水辺のベンチには、いろいろな人が座っていた。
おしゃれなマウンテンバイクを立てかけて本を読むおしゃれな若者や、単語帳を開いて勉学に勤しむ学生風の男の子、売店で買ったであろう惣菜とロング缶のビールを手にした楽しげなカップル。その後ろには、生足をむきだしにして地べたに座りこみ、ほろ酔いチューハイを飲む女の子三人組、わたしと同じようにただぼんやりと水をながめるおじいちゃん。

本格的なウェアに身を包んだ男性が、わたしのすぐ後ろでストレッチをしている。どこからか、ハーモニカとギターに合わせて歌う声が途切れ途切れに届いてくる。
気づけば、太陽はさっきよりもずいぶん低い位置に浮かんでいた。おだやかに時間が流れる日曜日の午後だった。

そんな折、大学時代の先輩から連絡をもらったので、映画を観るのはやめにして渋谷へ向かうことにした。
電車の中で、さっき買ったばかりの本を開く。以前友人に借りて読み、このたびどうしても手元に置きたくなってようやく購入した一冊。ひとつの話が1~2ページにおさまるくらい短いエッセイをあつめた作品集だ。

前書きを読んだだけで、はじめて出会ったあの日と寸分違わぬ感情にもう支配されている。

誰にでも伝わる平易な言葉しか用いていないのに、悔しいくらいおもしろいのだ。
食べることや作ることが好きな彼女は、なんでもない日常のできごとに、自分の感情や想いをやさしく絡めて言葉を紡ぐ。そのあまりの完成度の高さとさりげなさに、思わず体が熱くなるくらい「ずるい」と思った。
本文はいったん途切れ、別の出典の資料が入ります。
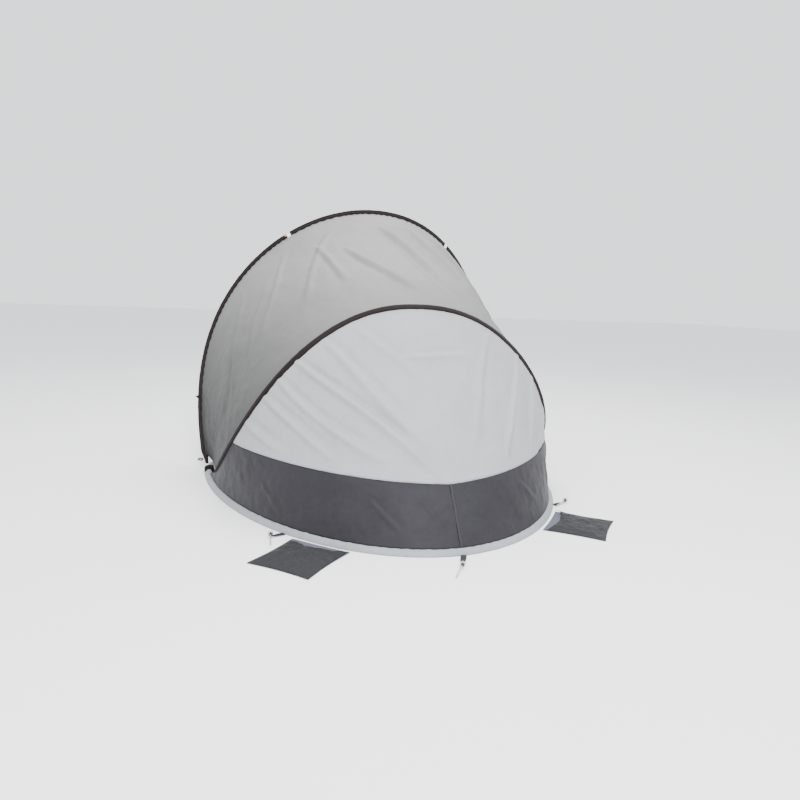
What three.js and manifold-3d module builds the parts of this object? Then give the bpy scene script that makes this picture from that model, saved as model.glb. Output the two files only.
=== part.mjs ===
// Pop-up beach shelter: two sprung hoops cross at the floor corners and hold a
// canopy, a rear wall and a groundsheet. Millimetres, +Z up. The origin is on
// the ground midway between the corners; the mouth faces -Y and the wall +Y.
import * as THREE from 'three';
import { mergeVertices } from 'three/addons/utils/BufferGeometryUtils.js';
import Module from 'manifold-3d';

// ---- driving dimensions ----
const HALF_WIDTH = 725;          // corner to centre line, along X
const FRONT_ARCH = { half: 725, height: 1137, centre: 241, power: 2.04, lean: -1.1, bow: -301, y: 17 };
const REAR_ARCH = { half: 695, height: 970, centre: 61, power: 2.26, lean: 40.1, bow: 198, y: 0 };
const REAR_FLOOR = { depth: 1094, power: 1.924 };
const FRONT_FLOOR = { depth: 420, power: 2 };
const HEM_HEIGHT = 19;           // lower edge of the rear wall
const SEAM_HEIGHT = 188;         // top of the dark band at the centre
const SEAM_RISE = 60;            // extra height of that seam towards the sides
const CLOTH = 1.6;               // thickness of a sewn panel
const GAP = 0.3;                 // clearance between neighbouring pieces
const EDGE = 12.5;               // panel edge to hoop centre line
const ROD_RADIUS = 2;
const SLEEVE = { width: 20, height: 9, wall: 0.8 };
const FLOOR_SLEEVE_OUTLINE = [
  [-18.5, 0], [11, 0], [12, 3], [11, 12], [3, 17.5], [-3, 17.5], [-12, 11], [-18.5, 3],
];
const FLOOR_SLEEVE_CORE = [-2, 7.5];   // where the floor rod lies in its sleeve
const FLOOR_SLEEVE_HOLLOW = 0.8;       // hollow outline, as a share of the outer one
const SHEET_THICKNESS = 1.2;
const SHEET_INSET = 13;
const CORNER_RADIUS = 24;
const CORNER_WIDTH = [-24, 18];        // inward and outward of the corner
const FRONT_START = 42;                // first radius of the front hoop from the corner axis
const REAR_START = 76;
const BOOT_START = 27;
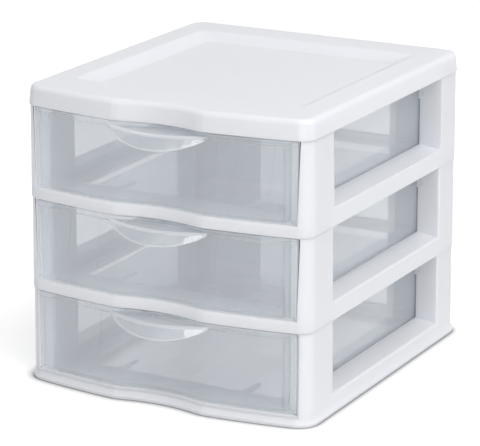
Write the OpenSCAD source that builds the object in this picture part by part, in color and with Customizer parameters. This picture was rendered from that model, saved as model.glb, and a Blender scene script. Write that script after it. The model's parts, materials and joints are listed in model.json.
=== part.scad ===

わたしとほとんど年の変わらない彼女の持つ(であろう)数々の宝物に思いを馳せる。
魅力的な人々との強固なつながりや、コツコツ積み上げてきたまばゆい実績、何年も書き続けられる強さと妬ましいほど豊かな感性、そしてそれを言葉で表現できる素晴らしい力。
なんにもずるいことなんてない。すべて彼女が自分で手に入れて磨いてきたものばかりだった。ちなみに本の名前は『わたしを空腹にしないほうがいい』、書いたのはくどうれいんさんという方です。

「物事を始めるのに遅すぎることはない」とはよく聞く話だし、たしかにその通りだと思うけれど、若さの持つ価値というのもまた少なからず、ぜったいにあるだろうとも思う。
わたしは今年で24歳になる。人生スパンで考えるとまだ十分に若いがしかし、創作をおこなう人間としては、若さを売りにできる段階はもう通り越してしまったのではないだろうか。磨く努力を怠った自分の末路を想像するとぞっとした。

何者にもなれなくて結構だと思っていたが、やっぱりわたしは何者かになりたいみたいだった。見知らぬ人々で混みあった電車の中で、うっかり泣きださないようぎゅっと目に力を込めながら、わたしも本をつくるのだと、強くかたく心に決めた。